Description of the task →
Go through the records and show each line where the word "with" occurs.
********************
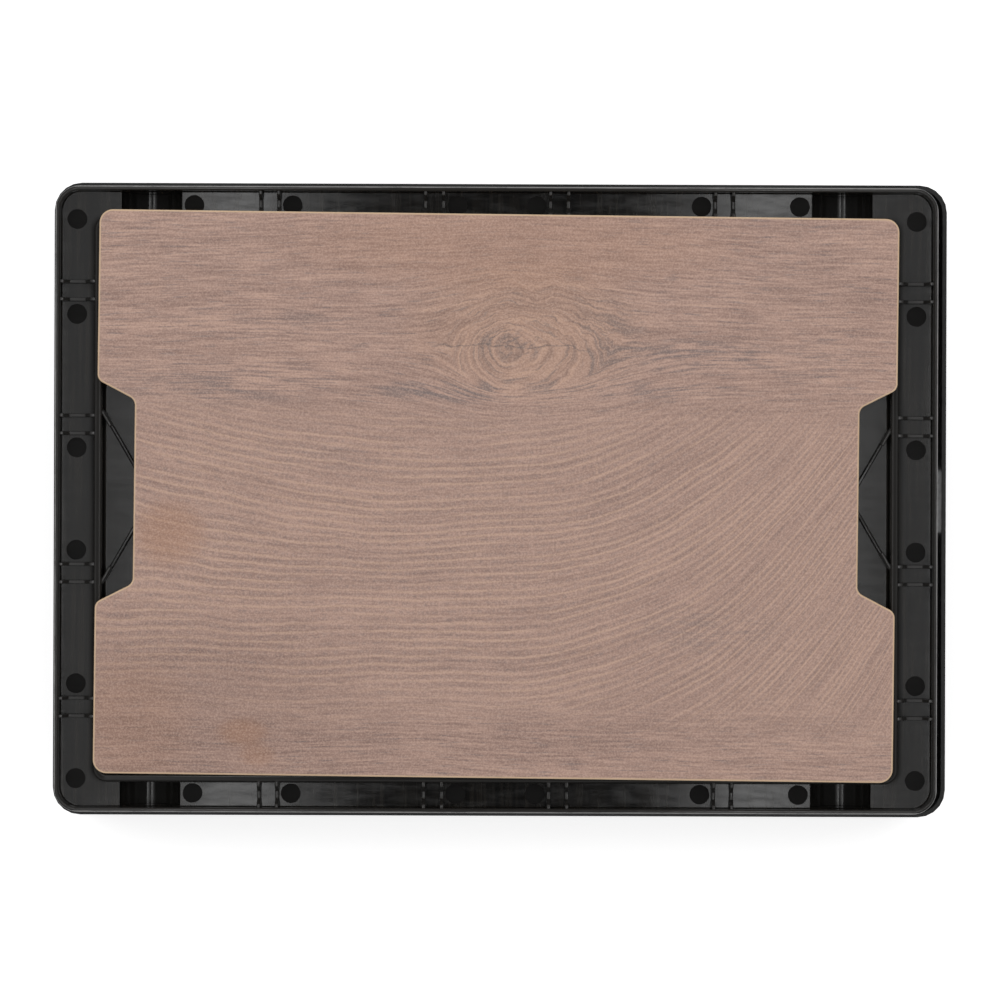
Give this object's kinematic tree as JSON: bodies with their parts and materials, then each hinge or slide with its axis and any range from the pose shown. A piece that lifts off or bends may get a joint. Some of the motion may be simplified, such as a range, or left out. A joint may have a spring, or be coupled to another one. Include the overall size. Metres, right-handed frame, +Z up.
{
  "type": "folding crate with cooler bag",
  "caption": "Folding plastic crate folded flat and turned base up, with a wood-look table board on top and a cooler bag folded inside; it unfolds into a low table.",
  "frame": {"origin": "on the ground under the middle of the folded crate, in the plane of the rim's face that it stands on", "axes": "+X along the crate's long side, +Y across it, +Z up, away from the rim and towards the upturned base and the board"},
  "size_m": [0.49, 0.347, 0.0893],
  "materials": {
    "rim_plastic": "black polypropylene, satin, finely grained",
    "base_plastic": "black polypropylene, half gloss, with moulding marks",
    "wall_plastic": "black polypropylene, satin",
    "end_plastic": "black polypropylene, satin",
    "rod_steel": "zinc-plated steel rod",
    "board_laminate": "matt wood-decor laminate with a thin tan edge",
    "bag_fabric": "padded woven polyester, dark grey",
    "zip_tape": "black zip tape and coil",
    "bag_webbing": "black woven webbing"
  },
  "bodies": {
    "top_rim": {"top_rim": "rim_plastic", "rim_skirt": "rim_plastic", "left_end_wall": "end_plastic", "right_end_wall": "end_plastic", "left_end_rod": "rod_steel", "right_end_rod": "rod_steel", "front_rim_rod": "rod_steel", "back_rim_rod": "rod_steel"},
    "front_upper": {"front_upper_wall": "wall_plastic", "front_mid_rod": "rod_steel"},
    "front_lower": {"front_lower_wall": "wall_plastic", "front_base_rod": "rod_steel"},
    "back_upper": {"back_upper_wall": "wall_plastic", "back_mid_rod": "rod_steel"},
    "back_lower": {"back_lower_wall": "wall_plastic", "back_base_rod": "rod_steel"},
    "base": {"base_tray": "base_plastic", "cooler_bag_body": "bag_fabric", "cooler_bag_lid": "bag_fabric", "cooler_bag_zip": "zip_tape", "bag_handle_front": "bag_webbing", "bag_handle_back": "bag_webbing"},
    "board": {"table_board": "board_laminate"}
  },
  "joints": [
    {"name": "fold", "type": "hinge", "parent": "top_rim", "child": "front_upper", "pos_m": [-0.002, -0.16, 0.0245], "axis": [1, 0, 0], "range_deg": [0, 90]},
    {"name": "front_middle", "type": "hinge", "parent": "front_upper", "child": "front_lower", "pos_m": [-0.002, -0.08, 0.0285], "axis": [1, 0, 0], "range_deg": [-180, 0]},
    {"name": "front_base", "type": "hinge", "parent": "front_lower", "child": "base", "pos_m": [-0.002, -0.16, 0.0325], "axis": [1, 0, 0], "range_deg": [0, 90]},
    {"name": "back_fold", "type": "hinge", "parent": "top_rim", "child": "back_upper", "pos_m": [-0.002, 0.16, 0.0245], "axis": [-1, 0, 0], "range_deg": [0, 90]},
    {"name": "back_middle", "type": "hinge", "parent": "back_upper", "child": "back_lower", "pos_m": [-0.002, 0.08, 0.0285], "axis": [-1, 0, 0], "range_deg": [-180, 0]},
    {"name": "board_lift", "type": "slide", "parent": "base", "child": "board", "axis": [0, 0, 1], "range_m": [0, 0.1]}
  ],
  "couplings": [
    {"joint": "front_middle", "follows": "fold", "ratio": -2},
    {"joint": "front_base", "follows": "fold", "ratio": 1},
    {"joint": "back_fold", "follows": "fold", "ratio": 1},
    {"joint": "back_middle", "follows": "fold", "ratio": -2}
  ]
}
********************
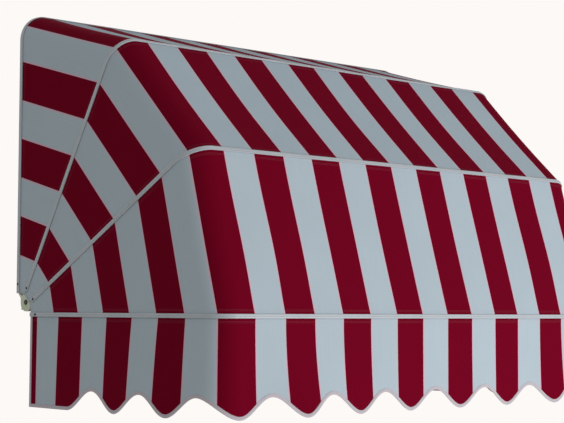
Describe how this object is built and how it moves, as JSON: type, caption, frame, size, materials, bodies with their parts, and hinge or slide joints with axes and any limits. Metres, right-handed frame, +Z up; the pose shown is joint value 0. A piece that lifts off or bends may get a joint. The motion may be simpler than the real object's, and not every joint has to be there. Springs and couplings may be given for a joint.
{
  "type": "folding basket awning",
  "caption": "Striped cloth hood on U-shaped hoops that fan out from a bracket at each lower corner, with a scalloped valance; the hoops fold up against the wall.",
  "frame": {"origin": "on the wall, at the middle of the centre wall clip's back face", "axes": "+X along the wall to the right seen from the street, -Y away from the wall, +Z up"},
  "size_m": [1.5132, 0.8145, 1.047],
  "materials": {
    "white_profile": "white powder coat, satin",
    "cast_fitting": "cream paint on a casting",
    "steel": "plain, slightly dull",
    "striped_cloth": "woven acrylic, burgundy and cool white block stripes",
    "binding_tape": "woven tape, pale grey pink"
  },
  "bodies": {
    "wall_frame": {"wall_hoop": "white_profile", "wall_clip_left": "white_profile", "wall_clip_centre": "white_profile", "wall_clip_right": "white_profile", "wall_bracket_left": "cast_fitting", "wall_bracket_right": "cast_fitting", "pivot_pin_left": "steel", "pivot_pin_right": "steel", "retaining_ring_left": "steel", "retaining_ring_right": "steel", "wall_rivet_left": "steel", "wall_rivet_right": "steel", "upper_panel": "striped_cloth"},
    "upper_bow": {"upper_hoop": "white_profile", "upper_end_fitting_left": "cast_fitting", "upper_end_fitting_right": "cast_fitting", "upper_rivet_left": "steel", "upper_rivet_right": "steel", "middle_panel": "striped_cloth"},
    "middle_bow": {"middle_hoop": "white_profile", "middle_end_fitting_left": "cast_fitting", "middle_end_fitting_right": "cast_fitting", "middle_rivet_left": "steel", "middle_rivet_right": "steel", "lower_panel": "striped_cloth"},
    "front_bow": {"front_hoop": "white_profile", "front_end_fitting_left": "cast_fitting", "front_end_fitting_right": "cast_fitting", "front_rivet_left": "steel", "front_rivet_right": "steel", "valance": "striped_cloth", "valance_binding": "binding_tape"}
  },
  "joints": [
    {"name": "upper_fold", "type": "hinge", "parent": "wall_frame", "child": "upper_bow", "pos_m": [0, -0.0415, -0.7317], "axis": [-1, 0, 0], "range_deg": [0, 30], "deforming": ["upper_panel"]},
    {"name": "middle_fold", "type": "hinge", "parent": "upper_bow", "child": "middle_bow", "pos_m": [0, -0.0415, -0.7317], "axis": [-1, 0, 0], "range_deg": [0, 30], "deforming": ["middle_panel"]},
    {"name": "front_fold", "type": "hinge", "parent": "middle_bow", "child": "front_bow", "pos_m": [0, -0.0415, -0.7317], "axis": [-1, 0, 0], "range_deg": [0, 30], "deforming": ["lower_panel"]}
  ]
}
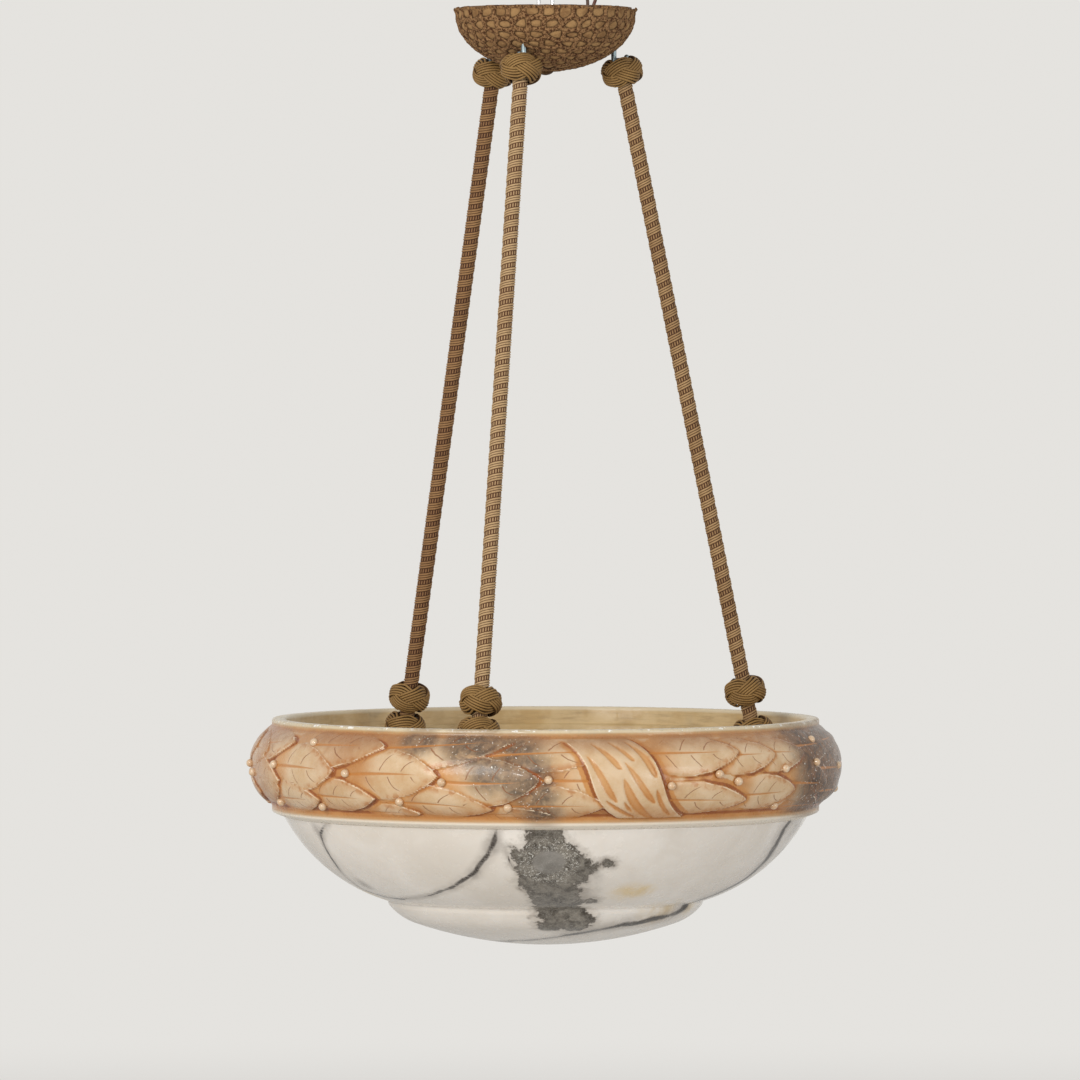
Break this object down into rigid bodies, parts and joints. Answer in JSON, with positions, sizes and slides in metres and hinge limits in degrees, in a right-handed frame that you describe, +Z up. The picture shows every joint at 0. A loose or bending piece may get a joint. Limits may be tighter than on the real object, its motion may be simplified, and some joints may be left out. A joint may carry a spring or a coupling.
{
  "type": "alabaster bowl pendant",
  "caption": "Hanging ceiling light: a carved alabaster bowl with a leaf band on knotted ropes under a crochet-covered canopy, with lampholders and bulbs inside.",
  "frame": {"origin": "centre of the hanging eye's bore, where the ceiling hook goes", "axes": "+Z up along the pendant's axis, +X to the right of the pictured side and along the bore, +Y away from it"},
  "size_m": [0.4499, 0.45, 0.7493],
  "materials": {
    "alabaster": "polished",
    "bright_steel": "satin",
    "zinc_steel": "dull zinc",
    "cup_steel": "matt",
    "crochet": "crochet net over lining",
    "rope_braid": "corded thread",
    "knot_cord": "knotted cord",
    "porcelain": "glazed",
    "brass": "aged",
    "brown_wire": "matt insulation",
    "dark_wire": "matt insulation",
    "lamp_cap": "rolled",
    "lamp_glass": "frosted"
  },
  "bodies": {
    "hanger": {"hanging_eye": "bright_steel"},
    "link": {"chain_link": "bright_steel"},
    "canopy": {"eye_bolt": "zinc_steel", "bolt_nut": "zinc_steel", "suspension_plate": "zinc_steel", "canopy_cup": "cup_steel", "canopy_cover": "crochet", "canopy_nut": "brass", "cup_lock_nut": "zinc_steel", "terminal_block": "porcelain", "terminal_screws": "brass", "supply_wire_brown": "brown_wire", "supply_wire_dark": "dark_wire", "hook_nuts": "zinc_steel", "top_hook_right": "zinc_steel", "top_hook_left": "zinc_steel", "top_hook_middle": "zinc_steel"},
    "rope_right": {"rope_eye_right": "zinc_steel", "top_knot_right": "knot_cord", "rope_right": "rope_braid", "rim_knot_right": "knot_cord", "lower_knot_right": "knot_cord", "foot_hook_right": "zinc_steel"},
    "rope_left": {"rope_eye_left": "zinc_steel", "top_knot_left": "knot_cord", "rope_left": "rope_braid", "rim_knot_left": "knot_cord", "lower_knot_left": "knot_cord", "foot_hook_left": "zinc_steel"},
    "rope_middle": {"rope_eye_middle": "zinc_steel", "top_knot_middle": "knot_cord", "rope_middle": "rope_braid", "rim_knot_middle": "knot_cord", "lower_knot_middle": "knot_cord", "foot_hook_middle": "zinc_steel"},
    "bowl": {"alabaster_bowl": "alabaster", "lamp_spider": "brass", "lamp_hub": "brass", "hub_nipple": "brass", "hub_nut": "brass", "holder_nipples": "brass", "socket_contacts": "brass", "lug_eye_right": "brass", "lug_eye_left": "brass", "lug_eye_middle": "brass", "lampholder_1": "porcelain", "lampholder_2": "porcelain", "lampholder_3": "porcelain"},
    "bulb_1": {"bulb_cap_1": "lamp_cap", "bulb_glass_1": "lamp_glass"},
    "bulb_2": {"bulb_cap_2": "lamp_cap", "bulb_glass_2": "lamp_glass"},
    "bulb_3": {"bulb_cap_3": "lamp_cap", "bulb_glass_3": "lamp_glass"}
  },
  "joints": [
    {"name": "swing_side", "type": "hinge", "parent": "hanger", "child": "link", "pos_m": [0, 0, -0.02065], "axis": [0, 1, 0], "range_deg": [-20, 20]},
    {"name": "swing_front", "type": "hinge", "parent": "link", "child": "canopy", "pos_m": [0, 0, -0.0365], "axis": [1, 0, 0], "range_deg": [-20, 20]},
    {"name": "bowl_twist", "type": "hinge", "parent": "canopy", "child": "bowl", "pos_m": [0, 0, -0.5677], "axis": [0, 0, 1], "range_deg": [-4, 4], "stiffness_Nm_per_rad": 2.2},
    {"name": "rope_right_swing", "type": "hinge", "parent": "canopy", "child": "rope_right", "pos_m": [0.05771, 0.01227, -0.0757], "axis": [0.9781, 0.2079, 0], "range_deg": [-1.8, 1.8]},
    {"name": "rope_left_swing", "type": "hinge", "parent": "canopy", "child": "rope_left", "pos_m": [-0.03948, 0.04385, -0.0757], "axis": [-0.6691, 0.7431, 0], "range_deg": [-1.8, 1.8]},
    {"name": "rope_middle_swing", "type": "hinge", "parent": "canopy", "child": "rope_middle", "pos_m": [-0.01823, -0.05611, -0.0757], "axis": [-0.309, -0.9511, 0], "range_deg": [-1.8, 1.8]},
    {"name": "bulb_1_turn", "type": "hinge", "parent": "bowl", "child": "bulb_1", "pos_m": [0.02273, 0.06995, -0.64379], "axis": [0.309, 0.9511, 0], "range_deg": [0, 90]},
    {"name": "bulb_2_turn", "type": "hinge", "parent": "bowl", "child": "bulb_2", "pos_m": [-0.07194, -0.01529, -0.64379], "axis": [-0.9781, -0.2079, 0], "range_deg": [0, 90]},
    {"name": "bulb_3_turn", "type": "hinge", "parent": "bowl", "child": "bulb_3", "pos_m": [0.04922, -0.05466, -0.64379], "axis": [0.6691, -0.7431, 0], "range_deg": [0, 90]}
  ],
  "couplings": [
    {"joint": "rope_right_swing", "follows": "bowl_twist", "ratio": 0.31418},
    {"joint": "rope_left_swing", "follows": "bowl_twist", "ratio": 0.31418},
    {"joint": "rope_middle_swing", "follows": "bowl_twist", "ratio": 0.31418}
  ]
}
********************
Exercise output →
Give this object's kinematic tree as JSON: bodies with their parts and materials, then each hinge or slide with its axis and any range from the pose shown. A piece that lifts off or bends may get a joint. Some of the motion may be simplified, such as a range, or left out. A joint may have a spring, or be coupled to another one. Include the overall size. Metres, right-handed frame, +Z up.
  "type": "folding crate with cooler bag",
  "caption": "Folding plastic crate folded flat and turned base up, with a wood-look table board on top and a cooler bag folded inside; it unfolds into a low table.",
    "base_plastic": "black polypropylene, half gloss, with moulding marks",
    "board_laminate": "matt wood-decor laminate with a thin tan edge",
Describe how this object is built and how it moves, as JSON: type, caption, frame, size, materials, bodies with their parts, and hinge or slide joints with axes and any limits. Metres, right-handed frame, +Z up; the pose shown is joint value 0. A piece that lifts off or bends may get a joint. The motion may be simpler than the real object's, and not every joint has to be there. Springs and couplings may be given for a joint.
  "caption": "Striped cloth hood on U-shaped hoops that fan out from a bracket at each lower corner, with a scalloped valance; the hoops fold up against the wall.",
Break this object down into rigid bodies, parts and joints. Answer in JSON, with positions, sizes and slides in metres and hinge limits in degrees, in a right-handed frame that you describe, +Z up. The picture shows every joint at 0. A loose or bending piece may get a joint. Limits may be tighter than on the real object, its motion may be simplified, and some joints may be left out. A joint may carry a spring or a coupling.
  "caption": "Hanging ceiling light: a carved alabaster bowl with a leaf band on knotted ropes under a crochet-covered canopy, with lampholders and bulbs inside.",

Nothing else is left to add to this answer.